I have been making cheese for a few years now, using unpasteurized full cream Jersey and Guernsey milk from my own cows. I have always used yogurt as a thermophilic starter and your animal rennet – with great success. Recently I decided to try your CNH22 starter culture and the liquid microbial rennet, so that my vegetarian friends can also eat my cheese. Alas, this has not been very successful. I have followed your video recipe for Gouda to the letter and cannot get the curds to set. I heat the milk to 30°C (10 liters), add a sprinkle of the starter, stir in thoroughly, leave for one hour, add rennet @ 4 drops per liter, stir in thoroughly, leave for one hour (nothing) , two hours (nothing ) and so on.

Just so you don’t think this is due to inexperience, I recently went back to the yogurt/animal rennet and bingo, within two hours had beautiful curds. The only thing I can think of is that I am not adding enough of the starter culture. How much should I add for 10 liters? Any other advice

I do not think it is the culture – more likely the rennet. Have you tried a sprinkle of CHN22 and the animal rennet? Wait to hear how it works.

Microbial rennet often requires that one must use calcium chloride. CaCl is added to the milk at the same time as the microbial rennet. It helps with the formation of a coagulum.

My camembert as I said has found enthusiastic punters around here. A few have suggested I should extend my repertoire. I had been thinking of Swiss cheese as I enjoy it myself!

The plan is to make it from 15-16 liters of jersey milk. Would that make about 5 kg cheese? I would be most grateful for any advice and recipes. I really like DVS Flora Danica which I use for the camembert I also need a suitable press and follower. I plan to simply press with weights as required. Surely the springs etc are a little over the top? My camembert moulds are made from irrigation.

Note that 15 liters makes 1,5kg. We have a wooden press and 1.5 – 2.5 kg Kadova mould suited to the job of making a hard cheese.

In the interim have a look at the Raclette recipe, attached – one of my favourite Swiss cheeses. You can use flora Danica. It does not have Propioni bacteria.

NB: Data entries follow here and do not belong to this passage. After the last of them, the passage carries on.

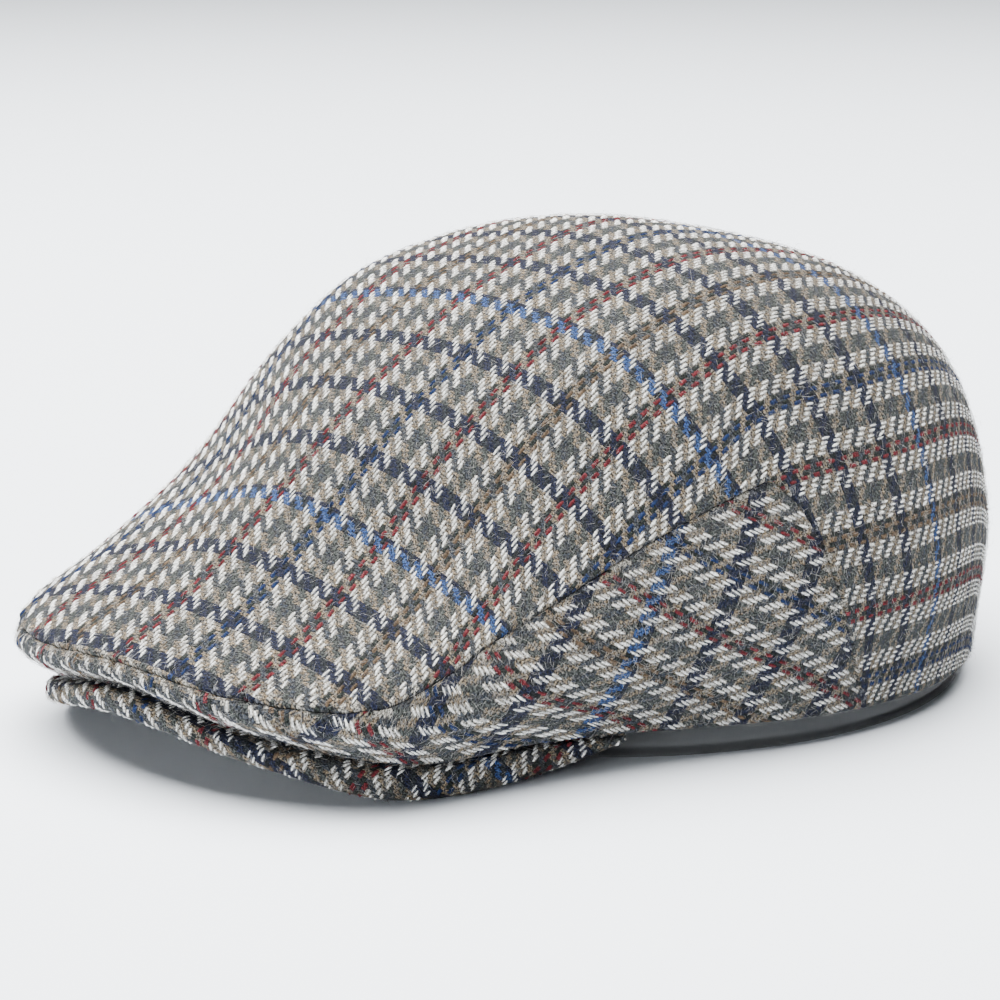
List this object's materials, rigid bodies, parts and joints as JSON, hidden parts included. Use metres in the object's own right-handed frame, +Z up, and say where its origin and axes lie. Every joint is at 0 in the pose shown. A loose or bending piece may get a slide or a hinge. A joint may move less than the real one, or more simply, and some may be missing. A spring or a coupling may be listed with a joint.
{
  "type": "flat cap on a clear display ring",
  "caption": "Soft wool flat cap with a short arched front peak, a smooth panel over the crown and wedge panels at the sides, held up by a clear ring inside the hem.",
  "frame": {"origin": "centre of the bounding box's bottom face, on the surface that the clear ring stands on", "axes": "+Z up, the peak points to -Y, the back of the cap is at +Y, and +X is the wearer's left"},
  "size_m": [0.2024, 0.2612, 0.115],
  "materials": {
    "tweed": "brushed wool twill with a fine coloured check",
    "clear_plastic": "clear and glossy"
  },
  "bodies": {
    "root": {"top_panel": "tweed", "side_panel_left": "tweed", "side_panel_right": "tweed", "peak": "tweed", "clear_ring": "clear_plastic"}
  },
  "joints": []
}
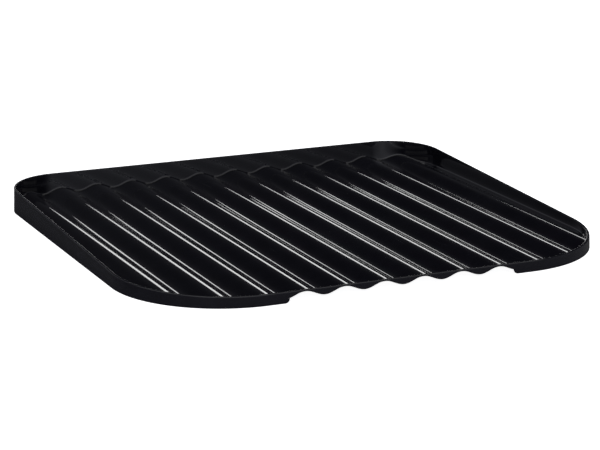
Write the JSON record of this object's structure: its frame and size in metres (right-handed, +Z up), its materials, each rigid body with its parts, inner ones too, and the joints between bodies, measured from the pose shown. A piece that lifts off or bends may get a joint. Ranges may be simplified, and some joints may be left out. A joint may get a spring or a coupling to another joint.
{
  "type": "dish drainer drip tray",
  "caption": "Shallow rounded tray with a corrugated floor, a rim that slopes down to a wavy front lip, and a cut-away front skirt.",
  "frame": {"origin": "on the surface that the tray stands on, under the middle of its footprint", "axes": "+X to the right along the wavy front lip, +Y from the front lip to the high back rim, +Z up"},
  "size_m": [0.4616, 0.4336, 0.025],
  "materials": {
    "tray_plastic": "high-gloss black moulded plastic with a faint flow pattern and fine wear along the rim"
  },
  "bodies": {
    "root": {"drip_tray": "tray_plastic"}
  },
  "joints": []
}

The last amount of rennet in my bottle is not coagulating the milk
Where do you store your rennet in the fridge or in the door of the fridge?

Possibilities

  • A change of food for the cows
  • Weather changes
  • You can add calcium chloride to the milk
  • Could there be a possibility that water was added to the milk
  • Another option I found from researching is: Milk is of low quality; be sure there are no antibiotics in the milk and that the cows it came from do not suffer from mastitis.
  • Try adding more rennet and allowing a longer set time next batch.
  • The milk may need to be fortified with calcium. Add calcium chloride next batch, increased with each batch until satisfactory curds have been achieved.
  • Also, pay attention to the temperature of the kitchen or cheesemaking room. If it is too hot or too cold, it may affect the development of the cheese. A good room temperature for cheesemaking is between 20 – 23.9°C.